Patrick Radden Keefe’s five favourite books 

Truman Capote's In Cold Blood: A book I go back to because it's a story about crime. It's also about a community and how they deal with a terrible, violent incident. It's beautifully written. The genre that I work in was born with that book.

Robert Caro’s The Power Broker: A brilliant book about this super-empowered bureaucrat who built New York City as we know it today, named Robert Moses.

Helen DeWitt’s The Last Samurai: It's about a boy genius. He has this intense relationship with his mother. They live in London. He's searching for his father. He's obsessed with The Seven Samurai, the Kurosawa film. It's about how tragic it can be to be brilliant.

Scott Turow’s Presumed Innocent: A book I read when I was in law school. It was made into a film with Harrison Ford, and more recently into a not very good television series with Jake Gyllenhaal. The book is astonishingly good, a hell of a read. It's a legal thriller but written with literary flair.
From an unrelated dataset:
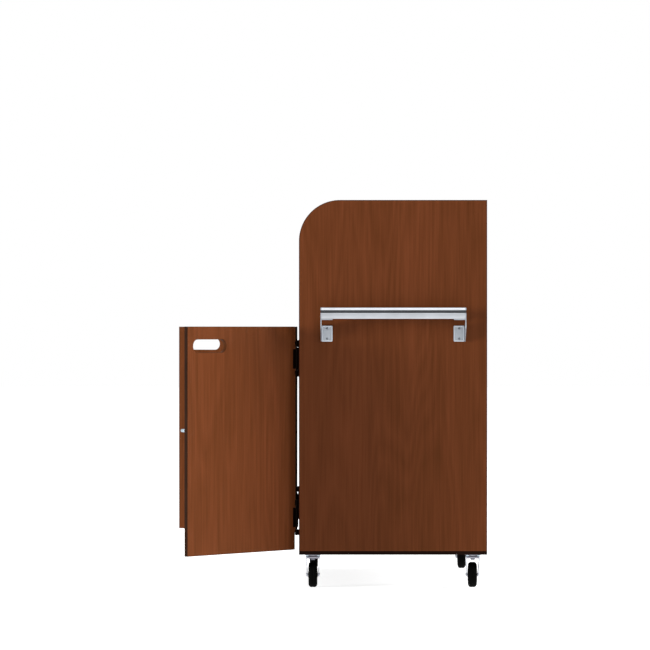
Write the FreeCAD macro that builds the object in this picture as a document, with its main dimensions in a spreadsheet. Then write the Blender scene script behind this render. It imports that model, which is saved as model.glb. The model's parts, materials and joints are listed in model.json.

Claire Keegan's Small Things Like These: Her theme in that book, collective denial, runs through a lot of my work. As somebody speaking to you in Trump's America, what’s required of us as citizens? Everything in your home is fine, but you know around the corner, something terrible is happening to somebody. Do you stay in the comfort of your home, knowing if you keep your head down, you're going to be okay? Or do you do something? That's the dilemma. I think about those issues all the time, which she perfectly distilled into this beautiful book.